* Start MATERIAL PROVIDED *

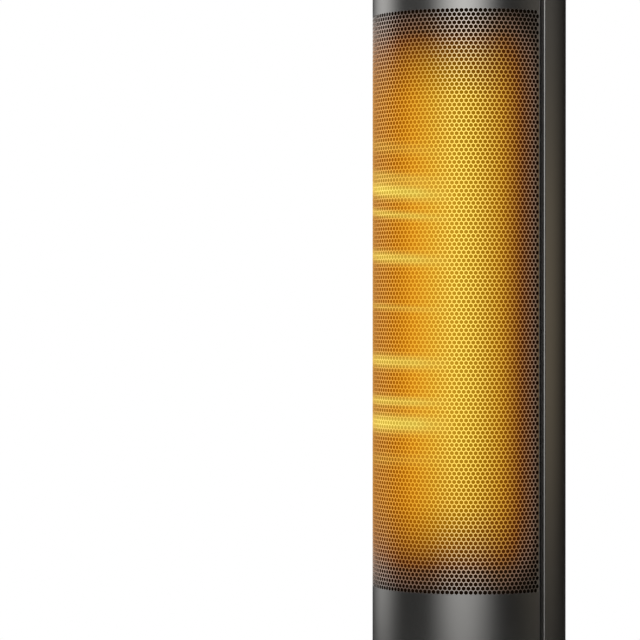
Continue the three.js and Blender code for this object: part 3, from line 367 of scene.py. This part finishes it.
def glow(finish, orange, yellow, pale, by_angle, by_height, metal=None):
    """Painted glow: emission from a level that fades outward, a tint between orange and yellow, and
    painted glint streaks. With metal, shares by angle, painted amber light also hides the finish's
    own colour."""
    def times(one, other):
        return finish.math("MULTIPLY", one, other)

    def ramp(stops):
        return finish.tones(level, *stops, blend="LINEAR")

    def faded(value, stops):
        return finish.tones(value, *[(place, (level,) * 3) for place, level in stops], blend="LINEAR")

    def by_side(stops):
        return faded(side, [((out / glow_half_angle + 1) / 2, share) for out, share in stops])

    def bell(value, middle, spread):
        away = finish.math("DIVIDE", finish.math("SUBTRACT", value, middle), spread)
        return finish.math("EXPONENT", times(times(away, away), -1.0))

    def mixed(share, first, second):
        colors = {"Fac": share, "Color1": first, "Color2": second}
        return finish.node("MixRGB", colors, use_clamp=True).outputs[0]

    turn, height = finish.around(), finish.height()
    side = finish.ranged(turn, 0.0, 1.0, -glow_half_angle, glow_half_angle)
    off_middle = finish.math("ABSOLUTE", finish.math("SUBTRACT", height, mesh_middle))
    upward = faded(finish.math("DIVIDE", off_middle, glow_half_height), by_height)
    level = times(by_side(by_angle), upward)
    # Painted glints: level streaks that lean a little with the angle, grow from the left and fade out
    # past the front
    lean = times(times(turn, streak_lean), finish.math("SUBTRACT", height, level_streak))
    slanted = finish.math("ADD", height, lean)
    lines = 0.0
    for middle, spread, strength in streaks:
        lines = finish.math("ADD", times(bell(slanted, middle, spread), strength), lines)
    foot = finish.ranged(height, yellow_foot_share, 1.0, *(mesh_middle + off for off in yellow_foot))
    tint = times(bell(turn, yellow_middle, yellow_spread), foot)
    base = mixed(tint, ramp(orange), ramp(yellow))
    fading = finish.ranged(turn, 1.0, 0.0, *streak_end)
    growing = finish.ranged(turn, streak_start_share, 1.0, *streak_start)
    streaked = finish.math("MINIMUM", times(lines, times(fading, growing)), 1.0)
    finish.feed("Emission Color", mixed(streaked, base, (*pale, 1)))
    finish.shader.inputs["Emission Strength"].default_value = 1.0
    # Painted amber light: by angle it hides the metal's own colour under a lit colour
    if metal:
        painted_lit_share = times(by_side(metal), upward)
        finish.feed("Base Color", mixed(painted_lit_share, finish.tone, (*lit_metal, 1)))


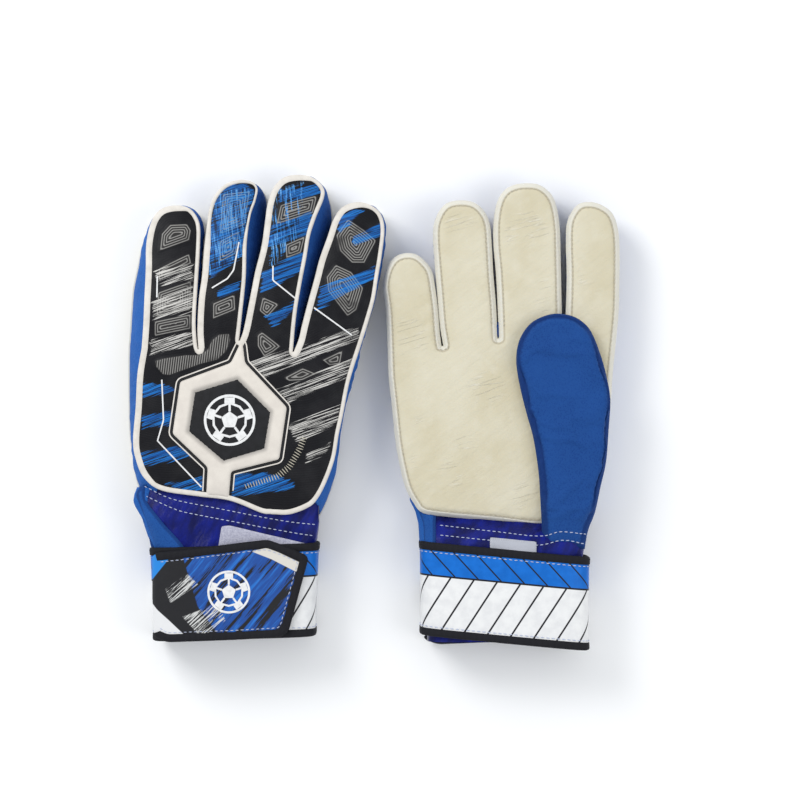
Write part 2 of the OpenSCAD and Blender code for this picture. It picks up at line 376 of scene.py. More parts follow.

* End MATERIAL PROVIDED *

_EXERCISE GOAL_
Extract the entries above verbatim.

_FINISHED EXERCISE_
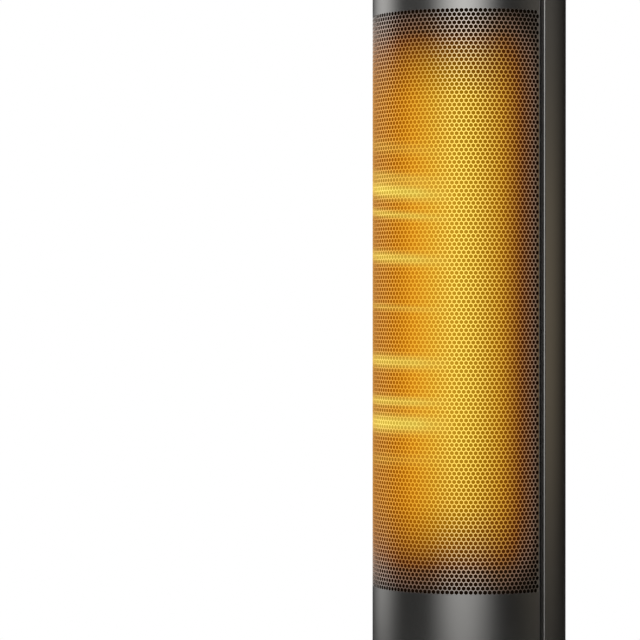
Continue the three.js and Blender code for this object: part 3, from line 367 of scene.py. This part finishes it.
def glow(finish, orange, yellow, pale, by_angle, by_height, metal=None):
    """Painted glow: emission from a level that fades outward, a tint between orange and yellow, and
    painted glint streaks. With metal, shares by angle, painted amber light also hides the finish's
    own colour."""
    def times(one, other):
        return finish.math("MULTIPLY", one, other)

    def ramp(stops):
        return finish.tones(level, *stops, blend="LINEAR")

    def faded(value, stops):
        return finish.tones(value, *[(place, (level,) * 3) for place, level in stops], blend="LINEAR")

    def by_side(stops):
        return faded(side, [((out / glow_half_angle + 1) / 2, share) for out, share in stops])

    def bell(value, middle, spread):
        away = finish.math("DIVIDE", finish.math("SUBTRACT", value, middle), spread)
        return finish.math("EXPONENT", times(times(away, away), -1.0))

    def mixed(share, first, second):
        colors = {"Fac": share, "Color1": first, "Color2": second}
        return finish.node("MixRGB", colors, use_clamp=True).outputs[0]

    turn, height = finish.around(), finish.height()
    side = finish.ranged(turn, 0.0, 1.0, -glow_half_angle, glow_half_angle)
    off_middle = finish.math("ABSOLUTE", finish.math("SUBTRACT", height, mesh_middle))
    upward = faded(finish.math("DIVIDE", off_middle, glow_half_height), by_height)
    level = times(by_side(by_angle), upward)
    # Painted glints: level streaks that lean a little with the angle, grow from the left and fade out
    # past the front
    lean = times(times(turn, streak_lean), finish.math("SUBTRACT", height, level_streak))
    slanted = finish.math("ADD", height, lean)
    lines = 0.0
    for middle, spread, strength in streaks:
        lines = finish.math("ADD", times(bell(slanted, middle, spread), strength), lines)
    foot = finish.ranged(height, yellow_foot_share, 1.0, *(mesh_middle + off for off in yellow_foot))
    tint = times(bell(turn, yellow_middle, yellow_spread), foot)
    base = mixed(tint, ramp(orange), ramp(yellow))
    fading = finish.ranged(turn, 1.0, 0.0, *streak_end)
    growing = finish.ranged(turn, streak_start_share, 1.0, *streak_start)
    streaked = finish.math("MINIMUM", times(lines, times(fading, growing)), 1.0)
    finish.feed("Emission Color", mixed(streaked, base, (*pale, 1)))
    finish.shader.inputs["Emission Strength"].default_value = 1.0
    # Painted amber light: by angle it hides the metal's own colour under a lit colour
    if metal:
        painted_lit_share = times(by_side(metal), upward)
        finish.feed("Base Color", mixed(painted_lit_share, finish.tone, (*lit_metal, 1)))


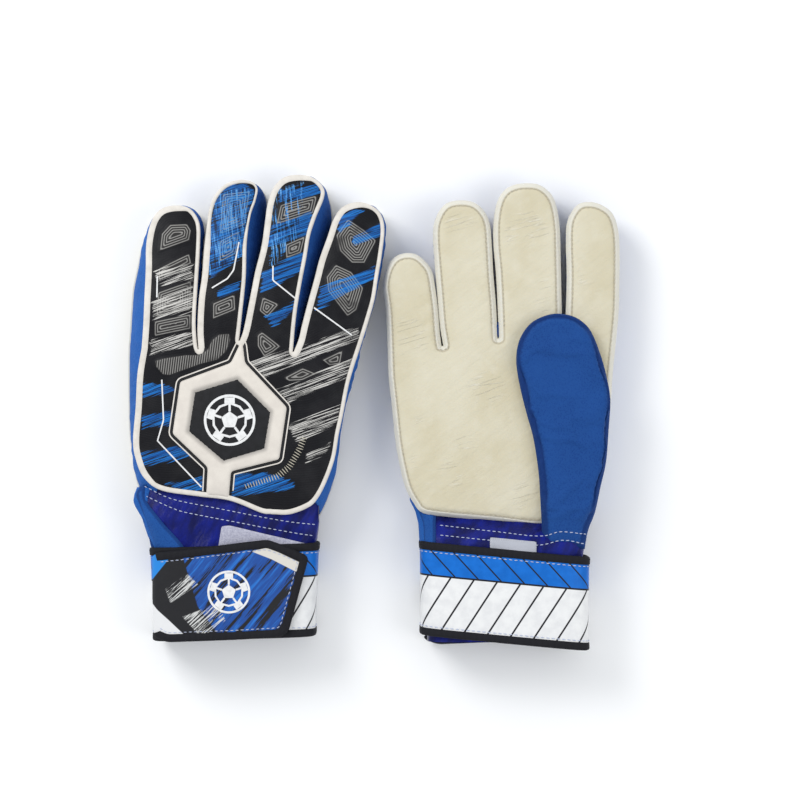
Write part 2 of the OpenSCAD and Blender code for this picture. It picks up at line 376 of scene.py. More parts follow.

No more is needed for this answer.